--- Start ---
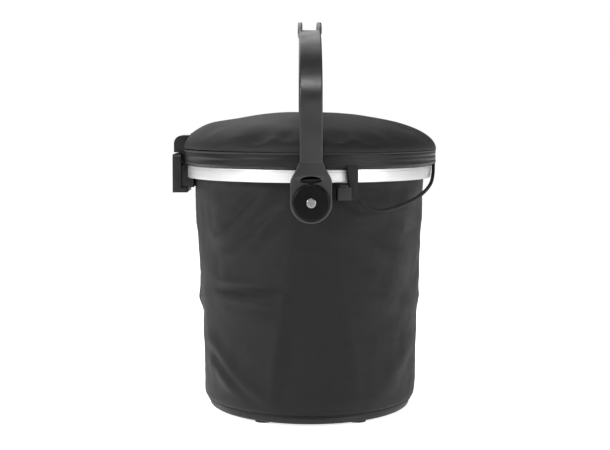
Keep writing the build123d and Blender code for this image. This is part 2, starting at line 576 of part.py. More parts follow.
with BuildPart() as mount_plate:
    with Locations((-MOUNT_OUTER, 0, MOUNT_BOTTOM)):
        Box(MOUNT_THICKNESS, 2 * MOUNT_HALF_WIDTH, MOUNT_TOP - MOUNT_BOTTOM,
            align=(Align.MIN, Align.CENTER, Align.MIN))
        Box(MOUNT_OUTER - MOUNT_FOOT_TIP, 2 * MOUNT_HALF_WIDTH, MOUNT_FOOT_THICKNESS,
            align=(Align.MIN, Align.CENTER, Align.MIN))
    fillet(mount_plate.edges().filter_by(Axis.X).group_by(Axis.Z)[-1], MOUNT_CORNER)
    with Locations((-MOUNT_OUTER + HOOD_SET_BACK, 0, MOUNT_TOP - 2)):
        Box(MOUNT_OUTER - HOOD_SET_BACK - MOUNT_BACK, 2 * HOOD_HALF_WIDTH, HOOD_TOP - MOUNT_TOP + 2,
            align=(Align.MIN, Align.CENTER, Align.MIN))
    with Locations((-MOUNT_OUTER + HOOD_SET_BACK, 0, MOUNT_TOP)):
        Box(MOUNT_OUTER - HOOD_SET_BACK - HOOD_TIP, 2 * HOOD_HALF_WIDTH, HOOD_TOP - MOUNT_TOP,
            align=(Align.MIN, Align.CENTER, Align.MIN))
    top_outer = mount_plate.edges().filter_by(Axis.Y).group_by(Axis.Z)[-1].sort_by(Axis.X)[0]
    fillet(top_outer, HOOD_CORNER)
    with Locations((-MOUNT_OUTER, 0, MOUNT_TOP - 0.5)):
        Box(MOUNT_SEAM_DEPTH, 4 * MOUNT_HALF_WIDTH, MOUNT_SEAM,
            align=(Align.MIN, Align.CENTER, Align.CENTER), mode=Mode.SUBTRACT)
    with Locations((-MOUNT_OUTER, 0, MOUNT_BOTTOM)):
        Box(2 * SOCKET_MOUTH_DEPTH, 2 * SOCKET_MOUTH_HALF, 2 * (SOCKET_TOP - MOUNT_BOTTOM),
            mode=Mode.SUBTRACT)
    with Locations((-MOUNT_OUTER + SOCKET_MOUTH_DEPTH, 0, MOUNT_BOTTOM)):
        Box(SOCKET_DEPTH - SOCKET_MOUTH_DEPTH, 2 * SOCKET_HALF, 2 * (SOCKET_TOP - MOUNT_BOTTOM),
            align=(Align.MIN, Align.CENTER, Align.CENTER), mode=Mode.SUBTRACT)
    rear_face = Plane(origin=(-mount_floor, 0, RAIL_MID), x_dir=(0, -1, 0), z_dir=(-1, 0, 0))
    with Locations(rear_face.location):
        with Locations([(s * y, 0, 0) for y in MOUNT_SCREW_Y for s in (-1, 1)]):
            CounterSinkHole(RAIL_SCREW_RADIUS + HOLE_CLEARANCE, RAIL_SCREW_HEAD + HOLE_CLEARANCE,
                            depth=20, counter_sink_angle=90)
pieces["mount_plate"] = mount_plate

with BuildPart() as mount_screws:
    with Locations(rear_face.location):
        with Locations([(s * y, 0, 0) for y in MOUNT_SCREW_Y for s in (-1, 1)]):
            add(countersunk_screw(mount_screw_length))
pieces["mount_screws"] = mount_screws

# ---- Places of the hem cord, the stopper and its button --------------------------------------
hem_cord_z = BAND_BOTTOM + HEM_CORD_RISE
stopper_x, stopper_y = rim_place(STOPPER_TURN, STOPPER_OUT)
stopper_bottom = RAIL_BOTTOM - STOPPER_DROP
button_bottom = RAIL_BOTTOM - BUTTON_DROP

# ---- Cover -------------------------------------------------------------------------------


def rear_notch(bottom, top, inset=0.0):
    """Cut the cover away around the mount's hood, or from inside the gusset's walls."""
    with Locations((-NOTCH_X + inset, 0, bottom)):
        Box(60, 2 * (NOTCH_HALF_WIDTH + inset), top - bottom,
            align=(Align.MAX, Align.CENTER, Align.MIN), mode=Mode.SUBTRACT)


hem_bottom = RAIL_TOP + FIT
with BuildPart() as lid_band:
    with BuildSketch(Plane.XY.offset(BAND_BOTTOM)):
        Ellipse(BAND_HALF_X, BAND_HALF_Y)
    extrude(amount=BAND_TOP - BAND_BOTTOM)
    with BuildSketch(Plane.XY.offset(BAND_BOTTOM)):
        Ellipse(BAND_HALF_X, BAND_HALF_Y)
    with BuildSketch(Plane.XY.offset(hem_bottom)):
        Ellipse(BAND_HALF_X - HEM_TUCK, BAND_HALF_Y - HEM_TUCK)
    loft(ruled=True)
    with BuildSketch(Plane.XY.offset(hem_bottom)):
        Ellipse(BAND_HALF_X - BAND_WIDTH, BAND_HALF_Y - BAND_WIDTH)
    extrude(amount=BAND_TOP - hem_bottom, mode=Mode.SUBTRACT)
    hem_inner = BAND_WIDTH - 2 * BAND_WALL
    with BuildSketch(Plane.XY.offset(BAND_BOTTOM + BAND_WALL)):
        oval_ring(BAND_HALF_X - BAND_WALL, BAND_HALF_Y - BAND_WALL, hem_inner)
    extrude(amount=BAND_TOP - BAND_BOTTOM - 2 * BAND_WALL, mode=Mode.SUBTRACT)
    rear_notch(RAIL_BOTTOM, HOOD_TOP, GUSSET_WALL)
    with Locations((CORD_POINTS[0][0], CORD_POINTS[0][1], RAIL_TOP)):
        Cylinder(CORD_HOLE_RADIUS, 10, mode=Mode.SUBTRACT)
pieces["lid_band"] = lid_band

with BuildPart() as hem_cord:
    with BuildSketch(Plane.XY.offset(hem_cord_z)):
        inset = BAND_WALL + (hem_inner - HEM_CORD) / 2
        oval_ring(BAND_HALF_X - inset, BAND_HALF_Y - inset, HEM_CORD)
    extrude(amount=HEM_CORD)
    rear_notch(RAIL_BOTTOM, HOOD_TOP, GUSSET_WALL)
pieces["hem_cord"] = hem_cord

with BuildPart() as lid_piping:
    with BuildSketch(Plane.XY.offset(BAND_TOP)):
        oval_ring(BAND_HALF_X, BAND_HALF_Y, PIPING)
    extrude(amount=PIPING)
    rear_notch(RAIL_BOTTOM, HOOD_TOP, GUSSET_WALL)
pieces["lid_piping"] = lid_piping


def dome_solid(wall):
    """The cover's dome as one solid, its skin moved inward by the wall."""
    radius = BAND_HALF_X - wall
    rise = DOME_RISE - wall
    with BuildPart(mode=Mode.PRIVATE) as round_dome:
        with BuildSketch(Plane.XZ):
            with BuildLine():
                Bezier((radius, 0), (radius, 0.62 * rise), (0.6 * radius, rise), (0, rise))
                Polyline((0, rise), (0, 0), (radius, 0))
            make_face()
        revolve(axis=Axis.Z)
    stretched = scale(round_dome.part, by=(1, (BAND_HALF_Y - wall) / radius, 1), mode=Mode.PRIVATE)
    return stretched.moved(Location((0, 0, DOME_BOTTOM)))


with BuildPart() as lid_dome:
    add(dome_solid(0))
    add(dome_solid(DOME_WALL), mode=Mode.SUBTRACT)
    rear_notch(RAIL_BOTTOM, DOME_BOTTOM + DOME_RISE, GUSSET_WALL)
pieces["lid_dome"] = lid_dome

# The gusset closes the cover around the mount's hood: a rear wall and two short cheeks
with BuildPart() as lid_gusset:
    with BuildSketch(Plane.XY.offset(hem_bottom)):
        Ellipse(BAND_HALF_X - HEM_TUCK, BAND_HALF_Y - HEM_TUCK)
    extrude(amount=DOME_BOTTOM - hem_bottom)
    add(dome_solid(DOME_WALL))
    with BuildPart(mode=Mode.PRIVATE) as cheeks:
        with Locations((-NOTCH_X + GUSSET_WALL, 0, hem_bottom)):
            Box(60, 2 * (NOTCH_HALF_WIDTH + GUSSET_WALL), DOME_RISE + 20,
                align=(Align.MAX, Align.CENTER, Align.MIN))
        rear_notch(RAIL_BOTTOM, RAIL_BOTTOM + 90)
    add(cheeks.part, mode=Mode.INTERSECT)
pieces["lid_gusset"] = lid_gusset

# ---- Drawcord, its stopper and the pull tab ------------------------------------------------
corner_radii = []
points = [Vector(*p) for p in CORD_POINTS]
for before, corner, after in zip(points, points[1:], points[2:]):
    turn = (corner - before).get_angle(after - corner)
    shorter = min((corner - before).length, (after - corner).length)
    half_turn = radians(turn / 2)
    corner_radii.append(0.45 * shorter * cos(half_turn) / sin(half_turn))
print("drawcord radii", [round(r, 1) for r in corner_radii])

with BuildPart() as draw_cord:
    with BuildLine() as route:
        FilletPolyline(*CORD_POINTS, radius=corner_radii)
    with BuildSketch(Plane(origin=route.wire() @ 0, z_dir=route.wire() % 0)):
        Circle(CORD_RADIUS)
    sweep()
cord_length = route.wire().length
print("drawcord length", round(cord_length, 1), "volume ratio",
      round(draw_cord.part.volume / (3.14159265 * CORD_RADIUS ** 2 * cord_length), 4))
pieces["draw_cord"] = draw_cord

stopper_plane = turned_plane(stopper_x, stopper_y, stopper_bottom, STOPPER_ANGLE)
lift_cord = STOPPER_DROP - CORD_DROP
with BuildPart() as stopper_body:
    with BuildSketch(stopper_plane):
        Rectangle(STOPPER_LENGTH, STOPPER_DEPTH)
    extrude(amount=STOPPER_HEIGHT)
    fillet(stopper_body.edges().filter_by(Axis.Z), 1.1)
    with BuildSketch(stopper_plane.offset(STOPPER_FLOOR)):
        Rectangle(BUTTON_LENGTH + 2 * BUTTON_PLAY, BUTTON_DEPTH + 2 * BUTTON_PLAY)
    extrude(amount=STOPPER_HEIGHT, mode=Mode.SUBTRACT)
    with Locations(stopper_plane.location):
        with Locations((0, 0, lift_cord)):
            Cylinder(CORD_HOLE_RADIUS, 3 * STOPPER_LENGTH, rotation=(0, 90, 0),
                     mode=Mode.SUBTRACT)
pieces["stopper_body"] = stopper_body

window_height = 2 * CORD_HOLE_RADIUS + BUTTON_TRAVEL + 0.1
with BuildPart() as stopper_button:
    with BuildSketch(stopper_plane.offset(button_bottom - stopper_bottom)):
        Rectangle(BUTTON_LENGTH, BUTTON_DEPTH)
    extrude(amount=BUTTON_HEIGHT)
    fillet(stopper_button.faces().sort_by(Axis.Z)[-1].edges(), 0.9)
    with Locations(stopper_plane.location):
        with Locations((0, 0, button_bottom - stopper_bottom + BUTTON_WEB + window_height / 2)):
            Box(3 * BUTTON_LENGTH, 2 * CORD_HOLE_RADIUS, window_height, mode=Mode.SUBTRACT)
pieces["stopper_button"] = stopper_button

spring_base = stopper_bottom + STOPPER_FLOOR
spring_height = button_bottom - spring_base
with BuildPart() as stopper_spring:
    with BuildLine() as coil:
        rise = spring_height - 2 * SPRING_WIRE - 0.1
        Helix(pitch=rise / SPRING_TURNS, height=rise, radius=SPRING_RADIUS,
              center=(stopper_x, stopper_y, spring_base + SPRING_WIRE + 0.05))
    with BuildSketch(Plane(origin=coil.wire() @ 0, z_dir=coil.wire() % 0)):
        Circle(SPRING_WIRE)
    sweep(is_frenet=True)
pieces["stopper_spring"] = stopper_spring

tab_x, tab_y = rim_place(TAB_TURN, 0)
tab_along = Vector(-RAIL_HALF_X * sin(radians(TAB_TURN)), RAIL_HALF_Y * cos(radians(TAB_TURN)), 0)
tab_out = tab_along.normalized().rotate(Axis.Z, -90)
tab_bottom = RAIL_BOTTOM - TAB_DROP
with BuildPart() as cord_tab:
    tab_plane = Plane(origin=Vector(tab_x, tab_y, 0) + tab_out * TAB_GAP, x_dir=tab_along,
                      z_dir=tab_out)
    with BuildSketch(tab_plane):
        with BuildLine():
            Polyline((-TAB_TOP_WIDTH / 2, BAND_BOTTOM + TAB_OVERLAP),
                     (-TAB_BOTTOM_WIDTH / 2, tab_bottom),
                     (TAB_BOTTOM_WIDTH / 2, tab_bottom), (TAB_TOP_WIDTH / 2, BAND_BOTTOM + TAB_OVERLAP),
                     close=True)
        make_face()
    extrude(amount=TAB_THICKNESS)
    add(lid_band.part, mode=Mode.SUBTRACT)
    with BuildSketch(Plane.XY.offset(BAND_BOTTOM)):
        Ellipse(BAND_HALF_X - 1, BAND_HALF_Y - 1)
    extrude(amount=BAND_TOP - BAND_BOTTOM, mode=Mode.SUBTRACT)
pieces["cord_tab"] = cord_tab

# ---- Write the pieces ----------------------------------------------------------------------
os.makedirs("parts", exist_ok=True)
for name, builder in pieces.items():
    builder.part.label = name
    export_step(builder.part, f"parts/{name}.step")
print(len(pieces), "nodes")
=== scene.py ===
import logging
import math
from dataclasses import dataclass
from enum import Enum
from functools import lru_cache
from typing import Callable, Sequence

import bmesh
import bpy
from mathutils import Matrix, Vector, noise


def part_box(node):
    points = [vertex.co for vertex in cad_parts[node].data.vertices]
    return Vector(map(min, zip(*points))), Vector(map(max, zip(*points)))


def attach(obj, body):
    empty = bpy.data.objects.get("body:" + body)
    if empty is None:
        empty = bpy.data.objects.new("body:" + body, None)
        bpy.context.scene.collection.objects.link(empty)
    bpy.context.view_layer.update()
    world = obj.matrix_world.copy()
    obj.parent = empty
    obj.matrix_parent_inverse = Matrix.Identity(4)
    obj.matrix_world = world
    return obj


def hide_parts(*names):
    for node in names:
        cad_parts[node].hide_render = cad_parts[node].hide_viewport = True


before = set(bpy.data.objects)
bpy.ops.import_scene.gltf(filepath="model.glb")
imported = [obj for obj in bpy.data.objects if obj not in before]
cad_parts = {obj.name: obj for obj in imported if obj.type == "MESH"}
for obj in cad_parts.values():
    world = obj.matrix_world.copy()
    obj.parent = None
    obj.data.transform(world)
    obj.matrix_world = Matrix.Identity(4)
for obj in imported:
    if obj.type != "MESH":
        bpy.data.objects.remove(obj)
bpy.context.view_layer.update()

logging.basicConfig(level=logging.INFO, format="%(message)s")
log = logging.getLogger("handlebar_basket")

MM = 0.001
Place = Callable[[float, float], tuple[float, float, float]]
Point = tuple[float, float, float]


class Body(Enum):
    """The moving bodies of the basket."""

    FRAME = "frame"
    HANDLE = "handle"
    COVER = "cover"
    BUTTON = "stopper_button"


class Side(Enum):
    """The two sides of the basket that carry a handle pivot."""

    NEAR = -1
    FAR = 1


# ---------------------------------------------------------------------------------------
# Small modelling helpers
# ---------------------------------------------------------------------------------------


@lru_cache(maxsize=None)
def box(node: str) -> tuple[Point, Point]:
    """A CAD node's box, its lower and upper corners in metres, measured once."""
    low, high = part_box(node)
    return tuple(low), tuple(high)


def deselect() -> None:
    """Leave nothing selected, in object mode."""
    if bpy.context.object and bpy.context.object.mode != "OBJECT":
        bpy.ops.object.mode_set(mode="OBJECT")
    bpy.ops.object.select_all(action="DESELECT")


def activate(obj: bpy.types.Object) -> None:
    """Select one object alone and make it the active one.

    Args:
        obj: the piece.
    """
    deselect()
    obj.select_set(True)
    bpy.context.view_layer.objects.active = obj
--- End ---
**Request:**
Extract every line that has the string "True" in it.

**Written solution:**
    loft(ruled=True)
    sweep(is_frenet=True)
                     close=True)
os.makedirs("parts", exist_ok=True)
        cad_parts[node].hide_render = cad_parts[node].hide_viewport = True
    obj.select_set(True)